Johnson contends that Officer King had no reasonable suspicion of any wrongdoing when he stopped Johnson's car and that, therefore, the stop was an unreasonable seizure under the Fourth Amendment and a violation of his due process rights. We do not agree. In reviewing the trial court's determination that the stop was legal, we will not reweigh the evidence nor judge the credibility of witnesses. Considering the evidence in the light most favorable to the trial court we must determine whether the evidence is sufficient as a matter of law to support that determination. Jaremczuk v. State (1978), 177 Ind. App. 628, 380 N.E.2d 615; Collett v. State (1975), 167 Ind. App. 185, 338 N.E.2d 286. In order to determine the constitutionality of a stop, the court must examine the articulable facts known to the officer at the time he made the stop and determine whether these facts and reasonable inferences drawn from them "reasonably warrant a suspicion of unlawful conduct." Rutledge v. State (1981), Ind., 426 N.E.2d 638, 641.

Officer King saw Johnson make a right hand turn into the left lane, close to oncoming traffic, and quickly change lanes twice. Erratic driving may provide the reasonable grounds required for a stop. Jaremczuk v. State, supra; Davis v. State (1977), 174 Ind. App. 433, 367 N.E.2d 1163, 1165. In addition, Johnson's turn violated IC 1976, 9-4-1-75 (Burns Code Ed., 1982 Supp.).[2] This violation, a class C infraction,[3] was committed in Officer King's presence. The facts known to Officer King were sufficient to justify the stop.[4]

II.

Admission of Test Results

Johnson contends that the results of his breath analysis test should not have been admitted into evidence because his consent to take the test was a product of coercion on the part of Officer King.[5] In general, the admission of evidence lies within the sound discretion of the trial court and will require reversal only if that discretion has been so abused as to deny the accused a fair trial. Cf. Napier v. State (1983), Ind., 445 N.E.2d 1361. The question of whether Johnson gave knowing and voluntary consent to the test was a matter for the trial court; if there is sufficient evidence to support the court's finding, we will find no abuse of discretion. Clark v. State (1978), 175 Ind. App. 391, 372 N.E.2d 185.
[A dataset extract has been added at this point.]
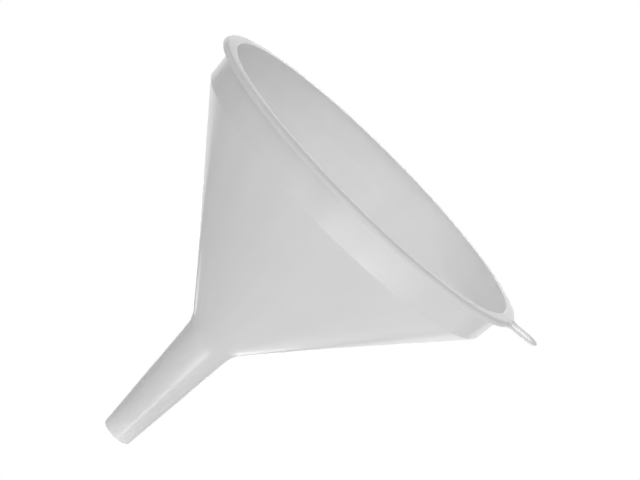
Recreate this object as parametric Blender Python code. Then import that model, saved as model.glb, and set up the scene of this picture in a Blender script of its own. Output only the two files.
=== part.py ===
"""Plastic funnel with a flat flanged rim, a short collar, a straight cone, a tapered stem and a
loop on the rim to hang it by.

The real funnel is one moulding. Here each region of it is a solid of its own, and neighbours keep a
hairline gap. Metres, +Z up along the funnel's axis. The origin is on the axis, inside the circle
where the cone rests on a bottle's neck.
"""

import math

import bmesh
import bpy
from mathutils import Matrix, Vector

# Driving dimensions, in metres
RIM_DIAMETER = 0.2500
RIM_THICKNESS = 0.0035
RIM_FOOT = 0.0015
COLLAR_TOP_DIAMETER = 0.2362
CREASE_DIAMETER = 0.2322
NECK_DIAMETER = 0.0359
TIP_DIAMETER = 0.0210
SEAT_DIAMETER = 0.0500
COLLAR_DEPTH = 0.0236
CONE_DEPTH = 0.1220
STEM_LENGTH = 0.0914
WALL = 0.0022
LOOP_REACH = 0.0196
LOOP_SPACING = 0.0180
LOOP_STRAND = 0.0020
LOOP_RISE = math.radians(7)

# Rounded corners
RIM_ROUND = 0.0029
RIM_UNDER_ROUND = 0.0004
RIM_ROOT_ROUND = 0.0010
MOUTH_ROUND = 0.0006
CREASE_ROUND = 0.0005
INNER_CREASE_ROUND = 0.0200
NECK_ROUND = 0.0220
TIP_ROUND = 0.0004

# How finely round shapes are divided
AROUND = 96
ARC_STEP = math.radians(22.5)
FEWEST_ARC_STEPS = 3
LOOP_STEPS = 16
STRAND_ROUND = 2
SHARP_ANGLE = math.radians(30)

GAP = 0.0003
HAIR = 1e-6
PLASTIC_IOR = 1.49

# Heights worked out from the dimensions
CONE_SLOPE = (CREASE_DIAMETER - NECK_DIAMETER) / 2 / CONE_DEPTH
NECK_Z = (NECK_DIAMETER - SEAT_DIAMETER) / 2 / CONE_SLOPE
CREASE_Z = NECK_Z + CONE_DEPTH
MOUTH_Z = CREASE_Z + COLLAR_DEPTH
UNDER_RIM_Z = MOUTH_Z - RIM_THICKNESS
TIP_Z = NECK_Z - STEM_LENGTH
LOOP_Z = MOUTH_Z - RIM_THICKNESS / 2
NECK_HALF_HEIGHT = 0.0090


def outer_lines():
    """The straight lines of the outside, as (radius, height) points from the rim down to the tip."""
    return [
        Vector((COLLAR_TOP_DIAMETER / 2, UNDER_RIM_Z)),
        Vector((CREASE_DIAMETER / 2, CREASE_Z)),
        Vector((NECK_DIAMETER / 2, NECK_Z)),
        Vector((TIP_DIAMETER / 2, TIP_Z)),
    ]


def inset(lines, wall):
    """Falling lines moved one wall's thickness inwards, with their two ends kept at their heights."""
    runs = [(low - high).normalized() for high, low in zip(lines, lines[1:])]
    inward = [Vector((run.y, -run.x)) for run in runs]
    moved = [lines[0] + Vector((wall / inward[0].x, 0))]
    for point, above, below in zip(lines[1:], inward, inward[1:]):
        moved.append(point + (above + below) * wall / (1 + above.dot(below)))
    moved.append(lines[-1] + Vector((wall / inward[-1].x, 0)))
    return moved


def arc(before, corner, after, radius):
    """The round of a corner between two straight runs, as points from the first run to the second."""
    back = (before - corner).normalized()
    ahead = (after - corner).normalized()
    turn = math.pi - back.angle(ahead)
    centre = corner + (back + ahead).normalized() * radius / math.cos(turn / 2)
    start = corner + back * radius * math.tan(turn / 2) - centre
    way = 1 if back.cross(ahead) < 0 else -1
    steps = max(FEWEST_ARC_STEPS, math.ceil(turn / ARC_STEP))
    return [centre + Matrix.Rotation(way * turn * i / steps, 2) @ start for i in range(steps + 1)]


def rounded(points, radii):
    """The outline with an arc at each inner corner, one radius for each."""
    outline = [points[0]]
    for before, corner, after, radius in zip(points, points[1:], points[2:], radii):
        outline += arc(before, corner, after, radius)
    return outline + [points[-1]]


def outside():
    """The moulding's outer outline, from the middle of the rim's top face to the tip's end face."""
    lines = outer_lines()
    corners = [
        Vector((COLLAR_TOP_DIAMETER / 2, MOUTH_Z)),
        Vector((RIM_DIAMETER / 2, MOUTH_Z)),
        Vector((RIM_DIAMETER / 2, UNDER_RIM_Z)),
        *lines,
        lines[-1] - Vector((WALL / 2, 0)),
    ]
    rounds = [RIM_ROUND, RIM_UNDER_ROUND, RIM_ROOT_ROUND, CREASE_ROUND, NECK_ROUND, TIP_ROUND]
    return rounded(corners, rounds)


def inside():
    """The moulding's inner outline, from the rim's top face down the bore to the tip's end face."""
    lines = inset(outer_lines(), WALL)
    run = (lines[0] - lines[1]).normalized()
    mouth = lines[0] + run * RIM_THICKNESS / run.y
    corners = [
        mouth + Vector((WALL / 2, 0)),
        mouth,
        *lines[1:],
        lines[-1] + Vector((WALL / 2, 0)),
    ]
    return rounded(corners, [MOUTH_ROUND, INNER_CREASE_ROUND, NECK_ROUND, TIP_ROUND])


def stretch(outline, top, bottom):
    """The part of a falling outline between two heights, cut level where it passes them."""
    points = [outline[0]]
    for high, low in zip(outline, outline[1:]):
        for height in (top, bottom):
            if low.y < height < high.y:
                points.append(high.lerp(low, (high.y - height) / (high.y - low.y)))
        points.append(low)
    return [point for point in points if bottom - HAIR <= point.y <= top + HAIR]


def plastic(name, grey, roughness):
    """Milky plastic of one grey, in a material of its own."""
    material = bpy.data.materials.new(name)
    material.use_nodes = True
    shader = material.node_tree.nodes["Principled BSDF"]
    shader.inputs["Base Color"].default_value = (grey, grey, grey, 1)
    shader.inputs["Roughness"].default_value = roughness
    shader.inputs["Metallic"].default_value = 0
    shader.inputs["IOR"].default_value = PLASTIC_IOR
    return material


def finished(name, shape, material, parent):
    """An object from a bmesh, with its faces turned out and its round sides shaded smooth."""
    bmesh.ops.recalc_face_normals(shape, faces=shape.faces)
    mesh = bpy.data.meshes.new(name)
    shape.to_mesh(mesh)
    shape.free()
    mesh.shade_smooth()
    mesh.set_sharp_from_angle(angle=SHARP_ANGLE)
    mesh.materials.append(material)
    part = bpy.data.objects.new(name, mesh)
    part.parent = parent
    bpy.context.collection.objects.link(part)
    return part


def band(name, top, bottom, material, parent):
    """The stretch of the moulding's wall between two heights, turned about the axis."""
    outline = stretch(outside(), top, bottom) + stretch(inside(), top, bottom)[::-1]
    shape = bmesh.new()
    corners = [shape.verts.new((point.x, 0, point.y)) for point in outline]
    sides = [shape.edges.new(pair) for pair in zip(corners, corners[1:] + corners[:1])]
    bmesh.ops.spin(
        shape,
        geom=corners + sides,
        axis=(0, 0, 1),
        angle=math.tau,
        steps=AROUND,
        use_merge=True,
    )
    return finished(name, shape, material, parent)


def loop_path():
    """The middle of the loop's strand: two straight legs off the rim's edge and a half circle."""
    bend = LOOP_SPACING / 2
    root = math.sqrt((RIM_DIAMETER / 2 + GAP) ** 2 - (bend - LOOP_STRAND / 2) ** 2) - RIM_DIAMETER / 2
    leg = LOOP_REACH - LOOP_STRAND / 2 - bend
    points = [Vector((root, -bend, 0))]
    for step in range(LOOP_STEPS + 1):
        turn = math.pi * step / LOOP_STEPS - math.pi / 2
        points.append(Vector((leg + bend * math.cos(turn), bend * math.sin(turn), 0)))
    return points + [Vector((root, bend, 0))]


def hanging_loop(material, parent):
    """A round strand bent into a loop on the rim's edge, rising a little away from it."""
    curve = bpy.data.curves.new("hanging_loop", "CURVE")
    curve.dimensions = "3D"
    curve.bevel_depth = LOOP_STRAND / 2
    curve.bevel_resolution = STRAND_ROUND
    curve.use_fill_caps = True
    curve.materials.append(material)
    path = loop_path()
    strand = curve.splines.new("POLY")
    strand.points.add(len(path) - 1)
    for place, point in zip(strand.points, path):
        place.co = (*point, 1)
    strand.use_smooth = True
    loop = bpy.data.objects.new("hanging_loop", curve)
    loop.parent = parent
    loop.location = (RIM_DIAMETER / 2, 0, LOOP_Z)
    loop.rotation_euler = (0, -LOOP_RISE, 0)
    bpy.context.collection.objects.link(loop)
    return loop


def build():
    for leftover in list(bpy.data.objects):
        bpy.data.objects.remove(leftover)
    funnel = bpy.data.objects.new("funnel", None)
    bpy.context.collection.objects.link(funnel)
    rim_foot = UNDER_RIM_Z - RIM_FOOT
    neck_top = NECK_Z + NECK_HALF_HEIGHT
    neck_bottom = NECK_Z - NECK_HALF_HEIGHT
    band("rim_flange", MOUTH_Z, rim_foot, plastic("rim_plastic", 0.78, 0.30), funnel)
    band("collar", rim_foot - GAP, CREASE_Z, plastic("collar_plastic", 0.68, 0.30), funnel)
    band("cone_bowl", CREASE_Z - GAP, neck_top, plastic("bowl_plastic", 0.70, 0.32), funnel)
    band("neck", neck_top - GAP, neck_bottom, plastic("neck_plastic", 0.68, 0.32), funnel)
    band("stem", neck_bottom - GAP, TIP_Z, plastic("stem_plastic", 0.70, 0.28), funnel)
    hanging_loop(plastic("loop_plastic", 0.66, 0.35), funnel)


build()
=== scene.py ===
"""Looks for the plastic funnel: milky, softly glossy moulded plastic on a white studio sweep.

Each CAD region of the moulding is replaced by a finely turned piece. The pieces share one section
and meet exactly, so together they show one unbroken skin.
"""

import math

import bmesh
import bpy
from mathutils import Matrix, Vector


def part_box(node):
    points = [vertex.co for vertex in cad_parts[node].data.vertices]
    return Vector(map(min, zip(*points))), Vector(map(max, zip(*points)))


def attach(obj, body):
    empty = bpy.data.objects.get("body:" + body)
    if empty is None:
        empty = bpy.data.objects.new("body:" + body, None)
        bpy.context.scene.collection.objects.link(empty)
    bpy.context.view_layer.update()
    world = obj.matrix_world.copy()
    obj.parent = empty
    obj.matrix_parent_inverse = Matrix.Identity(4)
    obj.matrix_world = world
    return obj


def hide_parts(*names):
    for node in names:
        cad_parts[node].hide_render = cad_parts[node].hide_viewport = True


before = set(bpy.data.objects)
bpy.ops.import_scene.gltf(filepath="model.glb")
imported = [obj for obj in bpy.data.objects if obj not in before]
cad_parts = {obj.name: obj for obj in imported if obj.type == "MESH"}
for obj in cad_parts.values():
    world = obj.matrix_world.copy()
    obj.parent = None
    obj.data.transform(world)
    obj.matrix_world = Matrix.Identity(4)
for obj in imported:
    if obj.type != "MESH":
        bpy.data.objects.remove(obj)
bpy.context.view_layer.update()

# The moulding, in metres
WALL = 0.0022
RIM_THICKNESS = 0.0035
RIM_ROUND = 0.0029
RIM_UNDER_ROUND = 0.0004
RIM_ROOT_ROUND = 0.0010
MOUTH_ROUND = 0.0006
CREASE_ROUND = 0.0005
INNER_CREASE_ROUND = 0.0200
NECK_ROUND = 0.0220
TIP_ROUND = 0.0004

# How far below the outer crease the collar's piece ends, so that the crease's round is all in it
SEAM_DROP = 0.0020

# The hanging loop
LOOP_SPACING = 0.0180
LOOP_STRAND = 0.0020
LOOP_RISE = math.radians(7)
LOOP_ROOT_DEPTH = 0.0014
LOOP_ROOT_WIDTH = 0.0030
LOOP_ROOT_LENGTH = 0.0030

# How finely round shapes are divided
AROUND = 288
ARC_STEP = math.radians(6)
FEWEST_ARC_STEPS = 4
ROW_HEIGHT = 0.006
LEG_STEPS = 16
BEND_STEPS = 48
STRAND_SIDES = 24
SHARP_ANGLE = math.radians(40)
HAIR = 1e-5

# The camera looks a little down into the mouth and is rolled over to one side
CAMERA_AIM = Vector((0.0045, -0.0103, 0.0862))
CAMERA_DISTANCE = 1.117
CAMERA_TURN = math.radians(8.4)
CAMERA_TILT = math.radians(11.47)
CAMERA_ROLL = math.radians(45.14)
CAMERA_LENS = 101.25
CAMERA_SENSOR = 36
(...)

Johnson argues that the breath analysis test constituted a search and that his consent resulted from coercion because Officer King informed him of the possible penalty for failure to take the test. It is well-established that consent which is given freely and voluntarily, validates the search. Consent is voluntary if the defendant's will was not overborne by duress or coercion. Voluntariness is a question of fact, to be determined from all the surrounding circumstances. *125 Cato v. State (1979), Ind., 396 N.E.2d 119, 123. In this case, Officer King made no promises and no threats; there is no evidence of physical force either used or threatened or of deliberate trickery. Officer King merely advised Johnson of the possible penalty for refusing to consent.[6] Johnson had cooperated with Officer King, he had consented to the field test, and he consented to accompany Officer King to the City-County lock-up for a breath analysis test. Knowledge of a possible penalty for refusal to submit to the test is not so inherently coercive as to negate his consent. The record contains sufficient evidence to support the trial court's determination; therefore, we find no abuse of discretion.

III.

Sufficiency

Finally, Johnson contends that the evidence is insufficient to support his conviction. His argument assumes that the results of the breath analysis test were inadmissible. We have determined that those results were properly admitted. The breath analysis results showed a blood alcohol content of 0.16 per cent. A reading of 0.10 per cent or more is prima facie evidence of intoxication. IC 1976, 9-4-1-54(g)(1) (Burns Code Ed., 1982 Supp.). It is undisputed that Johnson was operating a motor vehicle shortly before the breath analysis test was given. The evidence is sufficient to support his conviction.

Affirmed.

HOFFMAN, P.J., and GARRARD, J., concur.

NOTES

[1] IC 1976, 9-4-1-54(b) (Burns Code Ed., 1982 Supp.).

[2] IC 9-4-1-75 provides, in pertinent part:

"The driver of a vehicle intending to turn at an intersection shall do so as follows:

"(a) Both the approach for a right turn and a right turn shall be made as close as practical to the right-hand curb or edge of the roadway... ."

[3] IC 1976, X-X-X-XXX.1 (Burns Code Ed., 1982 Supp.).

[4] There is evidence that Johnson's erratic driving was not the sole basis for King's decision to stop Johnson. The erratic driving alone justifies the stop; King's knowledge of additional facts not on the record does not render the stop unconstitutional.

[5] Johnson argues that his consent cannot be implied under IC 1976, 9-4-4.5-1 (Burns Code Ed., 1980 Repl.) because that statute allows consent to be implied for only one chemical test. He asserts that the field test he was given was a chemical test and that the statute applies only to that test. Because we hold that he voluntarily consented to the breath analysis test, we need not decide whether IC 9-4-4.5-1 applies.

[6] IC 1976, 9-4-4.5-4 (Burns Code Ed., 1982 Supp.).